Over the centuries, as we have institutionalized learning, we have taken something precious from our children, our young “wolves of learning”; and from ourselves. The wildness of our natural curiosity has been tamed, domesticated, and subdued.
We have done this by giving our children virtually no control over their education, little responsibility for their learning and whatever natural curiosity they have has been replaced with a structured curriculum. We reward them for following directions and doing what they are told and reprimand them if they wander too far from our agenda. Since it is our agenda and not theirs, they put minimum effort, if any effort at all, into what we ask them to do. They are in compliance mode. Compliance produces the lowest level of effort.

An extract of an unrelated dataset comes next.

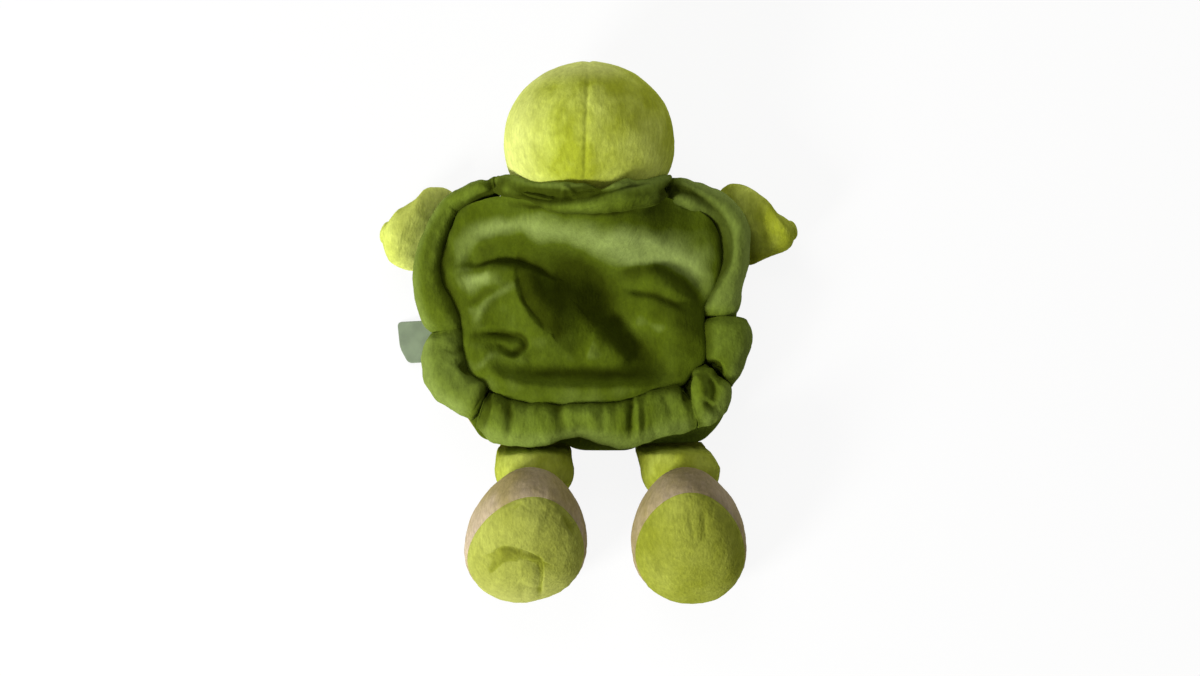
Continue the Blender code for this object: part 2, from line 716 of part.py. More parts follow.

Fear of retribution becomes the prime motivator rather than the excitement of learning.
We have trained them to expect to be fed without going on the hunt. Like domesticated pets, we offer them bland processed learning laid out in prescribed amounts at certain times of the day. We decide what they are fed, how much, and when. They rarely experience learning by their own wits, their natural curiosity, or even serendipity. They will not gorge on learning and fight over the scraps until their bellies are full.
We have so successfully domesticated our students that they are likely to rebel when they are asked to use the natural gifts for learning with which they were born. It’s as if we were trying to release a pet house dog into the wilderness, the odds of survival would be small. Within hours the dog would be back in front of the door, begging to have its master serve its dinner to it in a dish.
Let us find ways to give our children back their birthright, their natural curiosity and facility to learn. There have to be ways that we can organize our learning institutions to accommodate individual curiosity and the standardized curriculum. I believe that thoughtful educators can create environments that are less restrictive and provide much more natural habitat for learning. Let us find ways to foster the wildness and thrill of learning again. Let us answer the “Call of the Wild”.


pete

3 comments:

Anonymous said...

childrens crusade anyone?

Anonymous said...

Jack London might take exception to the assertion that a dog, or a man for that matter, would not make it in the wilderness and end up begging on the doorstep. I tend to agree with London: man will revert to his animal instincts when left on his own, so if removed from 'The System' a student will thrive educationally simply because they are no longer a student, but an active human being that needs to survive. And I include typical Amreican life-style as part of The System, HBO, NBA, Wal-mart, FOX-News and all. They won't all become intellectuals by all means, but will think for themselves in their own way.

Anonymous said...

OR THEY WILL DIE (emotionally, mentally, spiritually, rather than physically - though if theyre shopping at Wal-Mart...)!